Commentary: The garden becomes a symbolic microcosm where the character can achieve the order and predictability they lack elsewhere, revealing how individuals use their immediate environment to cope with larger, uncontrollable forces.
Common Misconceptions and Clarifications
Misconception: Setting is just the physical background where the story happens.
- Clarification: Setting is an active and essential element of narrative. It influences characters' actions and beliefs, drives the plot, and helps create the central meaning of the work.
Misconception: Weather descriptions are just filler to make the story longer.
- Clarification: In literature, descriptions of weather are rarely accidental. They are often used deliberately to establish mood, foreshadow events, or symbolize the emotional state of the characters.
Misconception: A setting's symbolic meaning is fixed and universal.
- Clarification: The meaning of a symbolic setting depends entirely on the context of the story. A forest might symbolize danger and the unknown in one narrative, but freedom and natural purity in another.

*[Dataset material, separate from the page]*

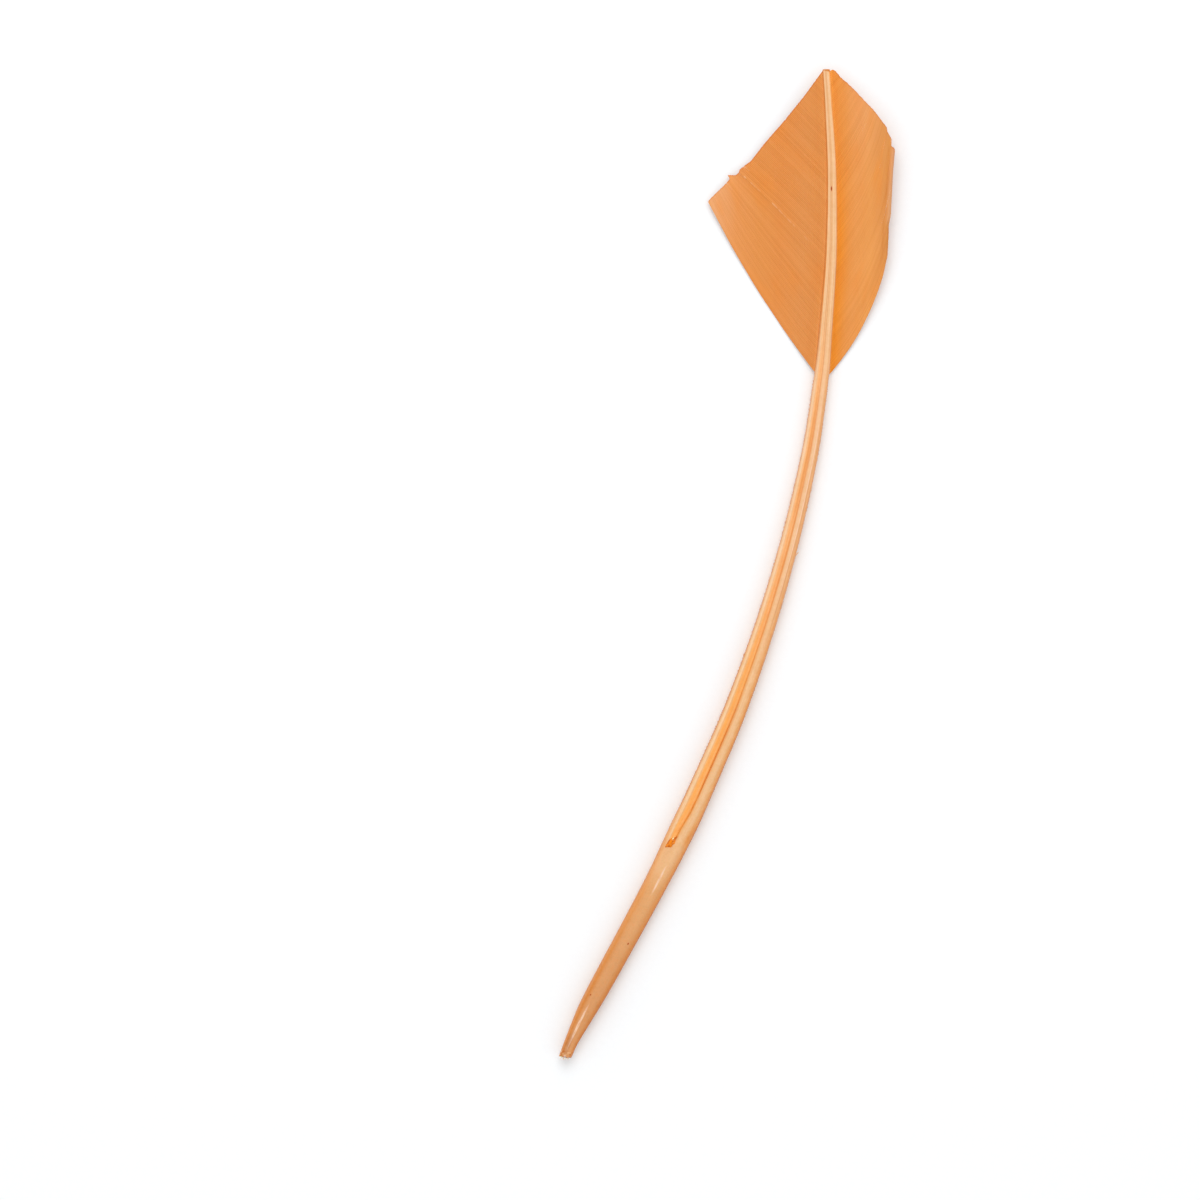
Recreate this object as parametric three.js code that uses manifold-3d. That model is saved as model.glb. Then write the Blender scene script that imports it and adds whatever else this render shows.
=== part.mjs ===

Misconception: A character must like their setting for it to be a positive influence.
- Clarification: A character's conflict with their setting can be a powerful catalyst for growth. Struggling against a harsh environment can forge resilience, clarify values, and lead to profound self-discovery.
Summary
In literary analysis, setting is a dynamic force that extends far beyond mere time and place. By examining specific details of scenery, objects, and weather, you can identify the mood and atmosphere of a narrative. More importantly, the setting can function as a powerful symbol, reflecting a character's internal world and shaping their values. The relationship between a character and their environment—whether one of harmony or conflict—is a critical source of meaning, revealing how individuals are molded by the world they inhabit. To build a strong argument, you must connect concrete evidence from the setting to insightful claims about how that environment influences character and contributes to the work's overall themes.